─── SUPPLIED MATERIAL

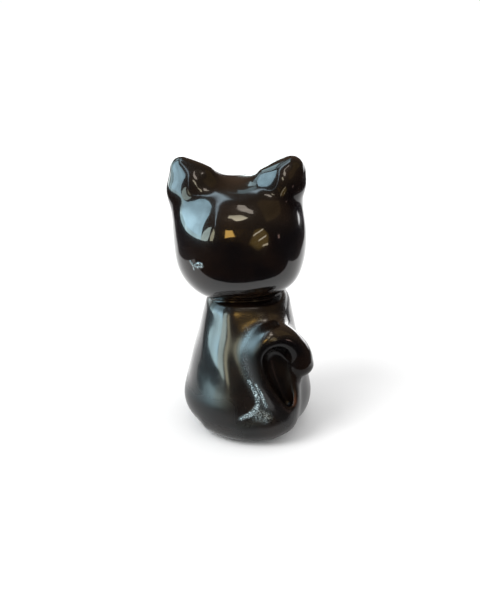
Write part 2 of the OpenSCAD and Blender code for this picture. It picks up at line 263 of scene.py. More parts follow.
def body_field(p):
    """Bell-shaped body, a little square in plan: a leaning side above a rounded belly edge."""
    z = p[:, 2]
    rise = np.clip(z / SQUARE_Z, 0, 1)
    full = FOOT_FULL + (BODY_FULL - FOOT_FULL) * rise * rise * (3 - 2 * rise)
    r = (np.abs(p[:, 0]) ** full + np.abs(p[:, 1]) ** full) ** (1 / full)
    lean = math.hypot(1, SIDE_SLOPE)
    inner_r = BELLY_R - BELLY_ROUND
    along = ((r - inner_r) * -SIDE_SLOPE + (z - BELLY_ROUND)) / lean
    off = ((r - inner_r) + (z - BELLY_ROUND) * SIDE_SLOPE) / lean
    corner = np.hypot(np.maximum(r - inner_r, 0), np.minimum(z - BELLY_ROUND, 0))
    below = np.where(r > inner_r, corner, BELLY_ROUND - z)
    side = np.where(along > 0, off, np.where(z < BELLY_ROUND, below,
                    np.hypot(r - inner_r, z - BELLY_ROUND)))
    return smooth_max(side - BELLY_ROUND, z - BODY_TOP, SHOULDER_ROUND)


def head_field(p):
    """Rounded block with a high crown and a shallow chin."""
    q = p - HEAD_MIDDLE
    rise = np.where(q[:, 2] > 0, CROWN_H, CHIN_H)
    n = HEAD_FULL
    s = ((np.abs(q[:, 0]) / HEAD_HALF_W) ** n + (np.abs(q[:, 1]) / HEAD_HALF_D) ** n
         + (np.abs(q[:, 2]) / rise) ** n) ** (1 / n)
    return (s - 1) * HEAD_SCALE


def ear_field(p, side):
    """Ear: a thick round-tipped cone with a lower shoulder on its inner side."""
    ear = LEFT_EAR if side > 0 else RIGHT_EAR
    q = (p - np.array([EAR_MIDDLE_X, EAR_MIDDLE_Y, 0])) * np.array([side, 1 / ear["thick"], 1])
    root, half_way, tip, shoulder = (np.array(ear[ball], float)
                                     for ball in ("root", "half_way", "tip", "shoulder"))

    def cone(a, b):
        return round_cone(q, a[:3], b[:3], a[3], b[3])

    outer = np.minimum(cone(root, half_way), cone(half_way, tip))
    inner = np.minimum(cone(root, shoulder), cone(shoulder, tip))
    return smooth_min(outer, inner, ear["shoulder_fillet"]) * EAR_SCALE


def tail_field(p):
    strand = np.minimum(coil(p, TAIL_BOWL), coil(p, TAIL_HOOK))
    return smooth_min(strand, coil(p, TAIL_WALL), TAIL_WALL_FILLET)


# How far the muzzle, the nose and the eyes reach back into the head
MUZZLE_DEPTH = 5
NOSE_SINK = 0.6
EYE_SINK = 0.7
EYE_EXTRA = 0.6


def muzzle_field(p):
    middle = (MUZZLE_LOW + MUZZLE_HIGH) / 2
    half = (MUZZLE_HIGH - MUZZLE_LOW) / 2
    return ellipsoid(p, (middle[0], MUZZLE_LOW[1] + MUZZLE_DEPTH, middle[2]),
                     (half[0], MUZZLE_DEPTH, half[2]))


def nose_field(p):
    middle = (NOSE_LOW + NOSE_HIGH) / 2
    half = (NOSE_HIGH - NOSE_LOW) / 2
    return ellipsoid(p, (middle[0], middle[1] + NOSE_SINK, middle[2]),
                     (half[0], half[1] + NOSE_SINK, half[2]))


def eye_field(p, side):
    middle = (EYE_LOW + EYE_HIGH) / 2
    half = (EYE_HIGH - EYE_LOW) / 2
    q = p.copy()
    q[:, 0] = HEAD_MIDDLE[0] + (p[:, 0] - HEAD_MIDDLE[0]) * side
    return ellipsoid(q, (middle[0], middle[1] + EYE_SINK, middle[2]),
                     (half[0], half[1] + EYE_EXTRA, half[2]))


def mirrored(p):
    return p * np.array([-1, 1, 1])


PARTS = {
    "body": body_field,
    "head": head_field,
    "left_ear": lambda p: ear_field(p, 1),
    "right_ear": lambda p: ear_field(p, -1),
    "tail": tail_field,
    "left_foreleg": lambda p: coil(p, FORELEG),
    "right_foreleg": lambda p: coil(mirrored(p), FORELEG),
    "left_hind_paw": lambda p: coil(p, HIND_PAW),
    "right_hind_paw": lambda p: coil(mirrored(p), HIND_PAW),
    "muzzle": muzzle_field,
    "nose": nose_field,
    "left_eye": lambda p: eye_field(p, 1),
    "right_eye": lambda p: eye_field(p, -1),
}
LEGS = ("left_foreleg", "right_foreleg", "left_hind_paw", "right_hind_paw")
FACE = ("muzzle", "nose", "left_eye", "right_eye")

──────

### PROBLEM REQUIREMENTS:
All the data must be duplicated exactly, with nothing added or removed.

### COMPLETE RESPONSE:
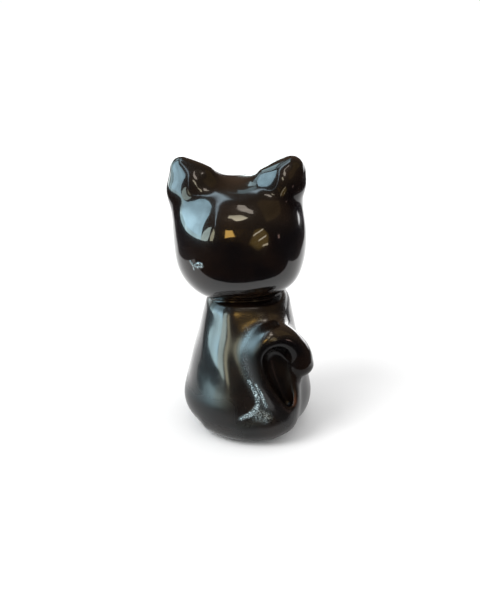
Write part 2 of the OpenSCAD and Blender code for this picture. It picks up at line 263 of scene.py. More parts follow.
def body_field(p):
    """Bell-shaped body, a little square in plan: a leaning side above a rounded belly edge."""
    z = p[:, 2]
    rise = np.clip(z / SQUARE_Z, 0, 1)
    full = FOOT_FULL + (BODY_FULL - FOOT_FULL) * rise * rise * (3 - 2 * rise)
    r = (np.abs(p[:, 0]) ** full + np.abs(p[:, 1]) ** full) ** (1 / full)
    lean = math.hypot(1, SIDE_SLOPE)
    inner_r = BELLY_R - BELLY_ROUND
    along = ((r - inner_r) * -SIDE_SLOPE + (z - BELLY_ROUND)) / lean
    off = ((r - inner_r) + (z - BELLY_ROUND) * SIDE_SLOPE) / lean
    corner = np.hypot(np.maximum(r - inner_r, 0), np.minimum(z - BELLY_ROUND, 0))
    below = np.where(r > inner_r, corner, BELLY_ROUND - z)
    side = np.where(along > 0, off, np.where(z < BELLY_ROUND, below,
                    np.hypot(r - inner_r, z - BELLY_ROUND)))
    return smooth_max(side - BELLY_ROUND, z - BODY_TOP, SHOULDER_ROUND)


def head_field(p):
    """Rounded block with a high crown and a shallow chin."""
    q = p - HEAD_MIDDLE
    rise = np.where(q[:, 2] > 0, CROWN_H, CHIN_H)
    n = HEAD_FULL
    s = ((np.abs(q[:, 0]) / HEAD_HALF_W) ** n + (np.abs(q[:, 1]) / HEAD_HALF_D) ** n
         + (np.abs(q[:, 2]) / rise) ** n) ** (1 / n)
    return (s - 1) * HEAD_SCALE


def ear_field(p, side):
    """Ear: a thick round-tipped cone with a lower shoulder on its inner side."""
    ear = LEFT_EAR if side > 0 else RIGHT_EAR
    q = (p - np.array([EAR_MIDDLE_X, EAR_MIDDLE_Y, 0])) * np.array([side, 1 / ear["thick"], 1])
    root, half_way, tip, shoulder = (np.array(ear[ball], float)
                                     for ball in ("root", "half_way", "tip", "shoulder"))

    def cone(a, b):
        return round_cone(q, a[:3], b[:3], a[3], b[3])

    outer = np.minimum(cone(root, half_way), cone(half_way, tip))
    inner = np.minimum(cone(root, shoulder), cone(shoulder, tip))
    return smooth_min(outer, inner, ear["shoulder_fillet"]) * EAR_SCALE


def tail_field(p):
    strand = np.minimum(coil(p, TAIL_BOWL), coil(p, TAIL_HOOK))
    return smooth_min(strand, coil(p, TAIL_WALL), TAIL_WALL_FILLET)


# How far the muzzle, the nose and the eyes reach back into the head
MUZZLE_DEPTH = 5
NOSE_SINK = 0.6
EYE_SINK = 0.7
EYE_EXTRA = 0.6


def muzzle_field(p):
    middle = (MUZZLE_LOW + MUZZLE_HIGH) / 2
    half = (MUZZLE_HIGH - MUZZLE_LOW) / 2
    return ellipsoid(p, (middle[0], MUZZLE_LOW[1] + MUZZLE_DEPTH, middle[2]),
                     (half[0], MUZZLE_DEPTH, half[2]))


def nose_field(p):
    middle = (NOSE_LOW + NOSE_HIGH) / 2
    half = (NOSE_HIGH - NOSE_LOW) / 2
    return ellipsoid(p, (middle[0], middle[1] + NOSE_SINK, middle[2]),
                     (half[0], half[1] + NOSE_SINK, half[2]))


def eye_field(p, side):
    middle = (EYE_LOW + EYE_HIGH) / 2
    half = (EYE_HIGH - EYE_LOW) / 2
    q = p.copy()
    q[:, 0] = HEAD_MIDDLE[0] + (p[:, 0] - HEAD_MIDDLE[0]) * side
    return ellipsoid(q, (middle[0], middle[1] + EYE_SINK, middle[2]),
                     (half[0], half[1] + EYE_EXTRA, half[2]))


def mirrored(p):
    return p * np.array([-1, 1, 1])


PARTS = {
    "body": body_field,
    "head": head_field,
    "left_ear": lambda p: ear_field(p, 1),
    "right_ear": lambda p: ear_field(p, -1),
    "tail": tail_field,
    "left_foreleg": lambda p: coil(p, FORELEG),
    "right_foreleg": lambda p: coil(mirrored(p), FORELEG),
    "left_hind_paw": lambda p: coil(p, HIND_PAW),
    "right_hind_paw": lambda p: coil(mirrored(p), HIND_PAW),
    "muzzle": muzzle_field,
    "nose": nose_field,
    "left_eye": lambda p: eye_field(p, 1),
    "right_eye": lambda p: eye_field(p, -1),
}
LEGS = ("left_foreleg", "right_foreleg", "left_hind_paw", "right_hind_paw")
FACE = ("muzzle", "nose", "left_eye", "right_eye")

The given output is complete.